TO BE DONE: Sift the material for lines containing "this", and return them.

DATA RECORDS:
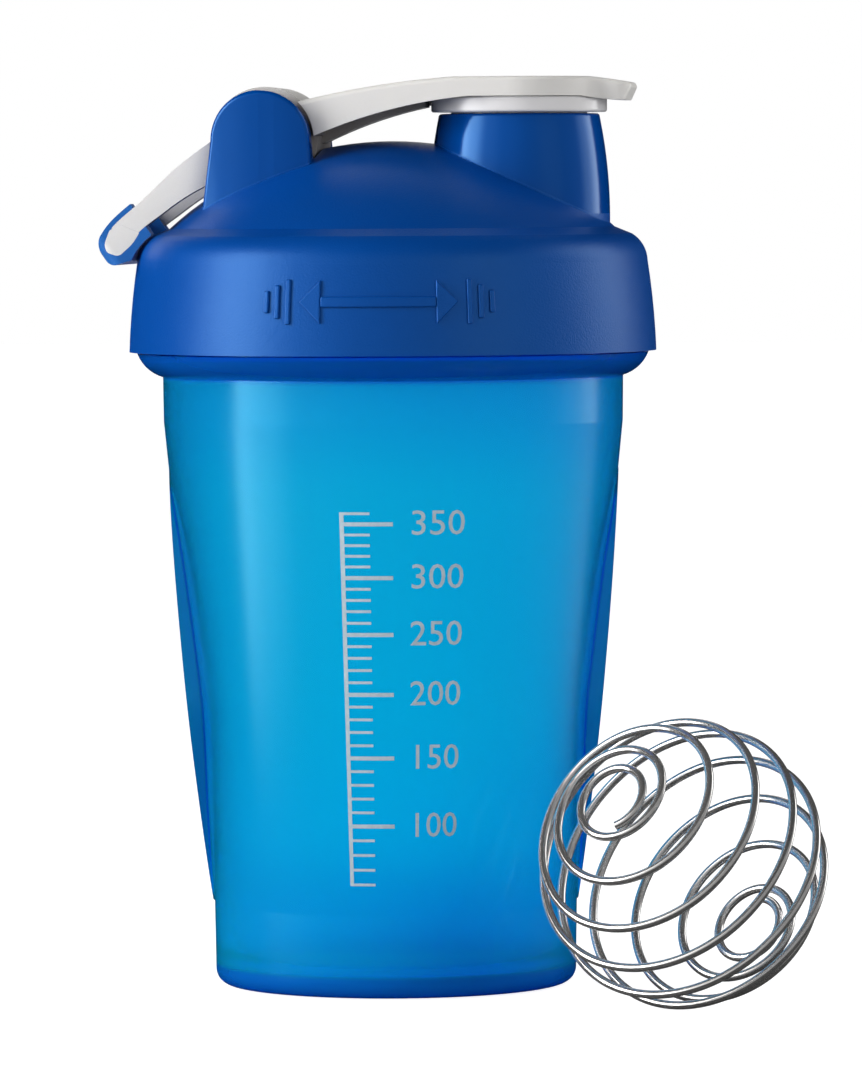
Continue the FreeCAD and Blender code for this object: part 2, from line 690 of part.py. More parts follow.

...

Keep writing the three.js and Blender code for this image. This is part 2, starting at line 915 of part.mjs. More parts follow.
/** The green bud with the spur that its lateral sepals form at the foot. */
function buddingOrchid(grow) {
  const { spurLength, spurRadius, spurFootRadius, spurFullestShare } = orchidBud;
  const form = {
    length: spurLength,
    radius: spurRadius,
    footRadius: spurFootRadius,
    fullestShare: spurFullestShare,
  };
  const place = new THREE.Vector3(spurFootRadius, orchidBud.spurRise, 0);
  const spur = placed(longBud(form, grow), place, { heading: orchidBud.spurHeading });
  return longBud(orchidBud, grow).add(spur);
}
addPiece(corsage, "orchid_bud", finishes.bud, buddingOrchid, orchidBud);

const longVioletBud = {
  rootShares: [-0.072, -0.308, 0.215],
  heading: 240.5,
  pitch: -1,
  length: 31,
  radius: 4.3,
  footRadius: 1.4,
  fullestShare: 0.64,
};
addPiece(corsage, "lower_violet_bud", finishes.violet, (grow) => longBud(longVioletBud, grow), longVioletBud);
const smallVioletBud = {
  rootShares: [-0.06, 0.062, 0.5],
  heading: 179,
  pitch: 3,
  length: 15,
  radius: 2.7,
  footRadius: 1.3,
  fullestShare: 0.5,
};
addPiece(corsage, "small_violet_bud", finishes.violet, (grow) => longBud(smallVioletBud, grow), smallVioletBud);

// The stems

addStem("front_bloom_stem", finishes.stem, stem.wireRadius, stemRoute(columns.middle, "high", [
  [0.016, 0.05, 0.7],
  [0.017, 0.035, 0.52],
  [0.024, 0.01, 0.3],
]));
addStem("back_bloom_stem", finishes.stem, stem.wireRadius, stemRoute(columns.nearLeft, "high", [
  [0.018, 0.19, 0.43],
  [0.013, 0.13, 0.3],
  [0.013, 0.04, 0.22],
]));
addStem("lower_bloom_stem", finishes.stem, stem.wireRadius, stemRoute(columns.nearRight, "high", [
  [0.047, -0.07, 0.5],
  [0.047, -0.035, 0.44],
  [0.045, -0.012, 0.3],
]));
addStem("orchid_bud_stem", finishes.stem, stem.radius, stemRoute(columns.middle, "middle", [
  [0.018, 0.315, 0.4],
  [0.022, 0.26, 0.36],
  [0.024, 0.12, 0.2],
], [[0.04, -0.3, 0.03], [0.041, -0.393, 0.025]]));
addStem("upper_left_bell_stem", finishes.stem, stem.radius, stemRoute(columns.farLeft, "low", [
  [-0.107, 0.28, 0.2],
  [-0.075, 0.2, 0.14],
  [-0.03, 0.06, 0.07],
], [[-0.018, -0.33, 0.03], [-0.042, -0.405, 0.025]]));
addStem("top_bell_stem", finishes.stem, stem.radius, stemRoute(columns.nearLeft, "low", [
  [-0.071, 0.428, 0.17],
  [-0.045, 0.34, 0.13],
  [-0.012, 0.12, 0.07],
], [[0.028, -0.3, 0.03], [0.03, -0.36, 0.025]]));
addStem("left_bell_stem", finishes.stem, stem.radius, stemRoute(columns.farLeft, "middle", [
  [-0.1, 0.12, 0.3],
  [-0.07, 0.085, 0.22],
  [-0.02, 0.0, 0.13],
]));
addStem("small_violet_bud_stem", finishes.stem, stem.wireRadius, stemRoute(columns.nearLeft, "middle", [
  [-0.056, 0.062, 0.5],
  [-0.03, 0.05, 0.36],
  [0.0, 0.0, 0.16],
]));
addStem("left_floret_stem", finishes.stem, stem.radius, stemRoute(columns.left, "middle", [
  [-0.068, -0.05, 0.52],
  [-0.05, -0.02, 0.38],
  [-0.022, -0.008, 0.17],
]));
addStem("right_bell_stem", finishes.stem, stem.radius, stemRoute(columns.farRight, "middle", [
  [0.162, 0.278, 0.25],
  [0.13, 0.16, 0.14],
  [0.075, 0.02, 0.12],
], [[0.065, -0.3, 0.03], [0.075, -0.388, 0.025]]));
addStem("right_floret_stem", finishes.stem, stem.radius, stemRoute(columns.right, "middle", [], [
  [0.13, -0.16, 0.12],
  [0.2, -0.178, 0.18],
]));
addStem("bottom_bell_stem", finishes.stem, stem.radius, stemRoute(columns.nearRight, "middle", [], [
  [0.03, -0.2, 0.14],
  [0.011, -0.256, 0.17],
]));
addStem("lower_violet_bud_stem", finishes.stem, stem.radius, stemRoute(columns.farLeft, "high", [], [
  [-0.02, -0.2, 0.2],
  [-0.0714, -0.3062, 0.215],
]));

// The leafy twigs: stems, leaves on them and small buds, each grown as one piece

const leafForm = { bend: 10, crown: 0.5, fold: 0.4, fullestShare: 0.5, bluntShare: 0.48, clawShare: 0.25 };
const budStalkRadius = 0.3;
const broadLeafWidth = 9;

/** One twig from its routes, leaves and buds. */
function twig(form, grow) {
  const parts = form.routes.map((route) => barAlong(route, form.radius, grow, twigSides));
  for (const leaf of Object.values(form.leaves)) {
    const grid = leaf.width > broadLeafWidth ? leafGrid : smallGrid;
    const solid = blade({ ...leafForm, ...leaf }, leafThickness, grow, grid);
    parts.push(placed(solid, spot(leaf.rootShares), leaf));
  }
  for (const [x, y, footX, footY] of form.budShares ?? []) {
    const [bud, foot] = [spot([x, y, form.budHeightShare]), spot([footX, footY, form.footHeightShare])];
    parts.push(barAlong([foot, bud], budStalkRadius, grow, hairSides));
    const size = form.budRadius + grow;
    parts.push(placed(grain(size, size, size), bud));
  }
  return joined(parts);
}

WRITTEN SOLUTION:
Continue the FreeCAD and Blender code for this object: part 2, from line 690 of part.py. More parts follow.
Keep writing the three.js and Blender code for this image. This is part 2, starting at line 915 of part.mjs. More parts follow.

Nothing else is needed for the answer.